Converse All Stars In Legos. Image credit:TheShoeGame, Lego x Converse All Stars Sneakers
Chalk a lot of this problem up to the obsession of broadcast news with kidnappings and such. Sure..exurban kids are stuck out in the pseudo-country, making biking or walking anywhere an impractical choice. And, in any 'burban form there's often no safe way to bike to the DQ, much less school. Those problems aside, for the suburban child, parental over-reaction to 'Stranger Danger' has created a partial-generation of kids unable to express their Independence by exploring. Not that way in the city, though, where walking, biking, skateboarding, and public transit are how kids get about. Recapping: Over the course of roughly 40 years, the suburban reality of young people became one of 'structured' (parent and automobile dominated) lives, while city kids kept the beat on their feet.
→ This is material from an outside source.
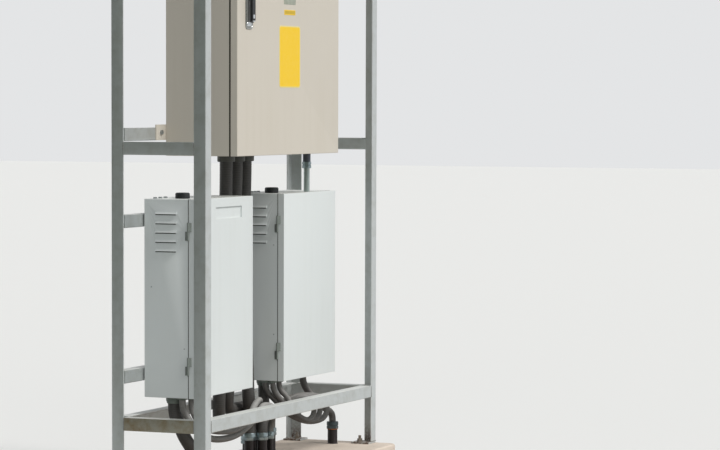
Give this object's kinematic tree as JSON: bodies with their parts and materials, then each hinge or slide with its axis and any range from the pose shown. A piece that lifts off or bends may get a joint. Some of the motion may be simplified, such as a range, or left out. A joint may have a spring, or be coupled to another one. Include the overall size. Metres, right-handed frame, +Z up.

There's data about how dramatic the change has been.
New York Times cites some current, and may I say stunning, survey data about this trend in Why Can't She Walk to School?
In 1969, 41 percent of children either walked or biked to school; by 2001, only 13 percent still did, according to data from the National Household Travel Survey. In many low-income neighborhoods, children have no choice but to walk. During the same period, children either being driven or driving themselves to school rose to 55 percent from 20 percent. Experts say the transition has not only contributed to the rise in pollution, traffic congestion and childhood obesity, but has also hampered children's ability to navigate the world.I walked to school, K through12, and only remember a few things about hoofing it that I resented. Because footwear for kids then was generally completely without insulation or even padding - remember those all-leather Buster Browns and Converse All Stars (as pictured)? - I often ended a leg of the school-home journey with frozen and/or wet feet: unless I wore the dreaded black "galoshes." This is no longer such a problem as long as the kid can afford decent sneaks.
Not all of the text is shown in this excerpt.